Un’altra considerazione sulla truffa antidemocratica rappresentata dall’invito ad astenersi in un referendum con quorum. A votare non va mai il 100% degli aventi diritto, neppure quando sia obbligatorio. Persino nelle elezioni del 1953, quelle di cui racconta La giornata d’uno scrutatore, si astenne il 6% (record minimo nella storia della Repubblica); negli ultimi trent’anni la percentuale è stata sempre superiore al 12% e negli ultimi dieci superiore al 20%. Nei referendum i numeri sono immancabilmente più bassi: persino in quello storico del 1974 sul divorzio non si presentò il 12% degli elettori e in quello del 1981 sull’aborto non si presentò il 21%. Nell’età Renzi la disaffezione della gente ha raggiunto livelli allarmanti (ma non per il Pd, che sopravvive solo grazie a essi): più del 41% alle europee, quasi il 50% alle regionali in Sardegna e più del 60% a quelle in Emilia. Ciò evidentemente significa che chi di questi tempi usi l’astensione come un voto a suo favore può contare su un automatico premio di almeno il 20%: in sostanza per vincere gli basta ottenere il 31%, spesso molto di meno, mentre all’opposizione serve il 51%. E questa la chiamate democrazia?

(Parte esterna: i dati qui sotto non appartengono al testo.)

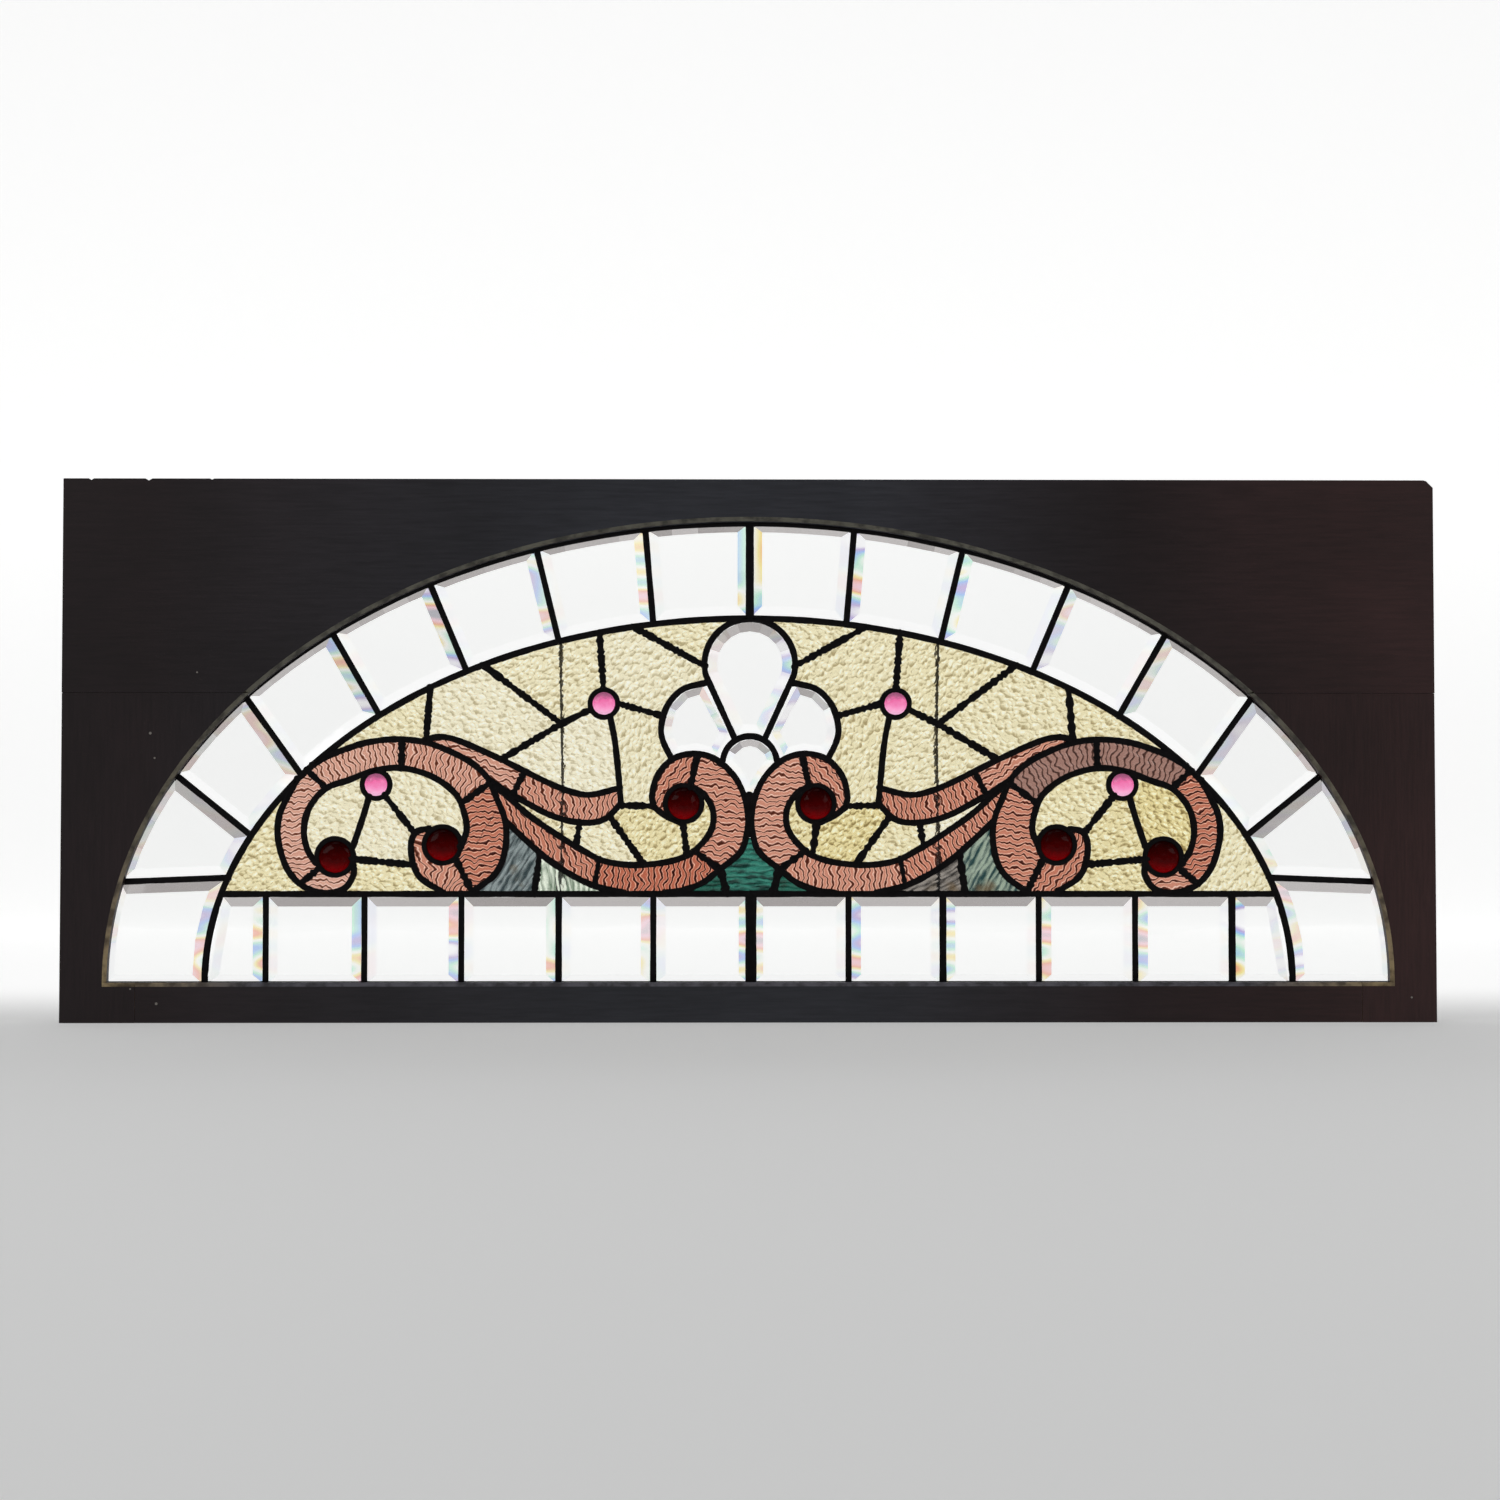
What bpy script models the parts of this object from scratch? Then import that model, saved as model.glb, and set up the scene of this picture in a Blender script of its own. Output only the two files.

Un ultimo esempio. La legge italiana vieta di divulgare i risultati degli exit poll prima della chiusura delle urne. Ma il 17 aprile i media di regime hanno ossessivamente informato la popolazione sulle percentuali dei votanti: già da mezzogiorno hanno fatto sapere che il quorum non sarebbe stato raggiunto e che, sulla base dei precedenti, non era raggiungibile. Ovvio che chi era ancora incerto si sia rapidamente persuaso che non valesse la pena recarsi alle urne, cinque ore dopo che avevano aperto e undici ore prima che chiudessero. E questa la chiamate democrazia?
La giornata d’uno scrutatore dovrebbe essere ancora letto, anzi, più di prima (è disponibile negli Oscar Mondadori), per capire come la sfera pubblica e quella privata inevitabilmente si intrecciano e scontrano e tuttavia non debbano né confondersi né soppiantarsi. Nel 1963, quando lo pubblicò, Calvino probabilmente pensava che era il privato a correre i maggiori pericoli. Oggi è il pubblico a essere debole e marginale. È in corso un gravissimo attacco alla democrazia: per salvarla, se ci interessa salvarla, non c’è che la strada delle regole, della legalità, dell’intransigenza.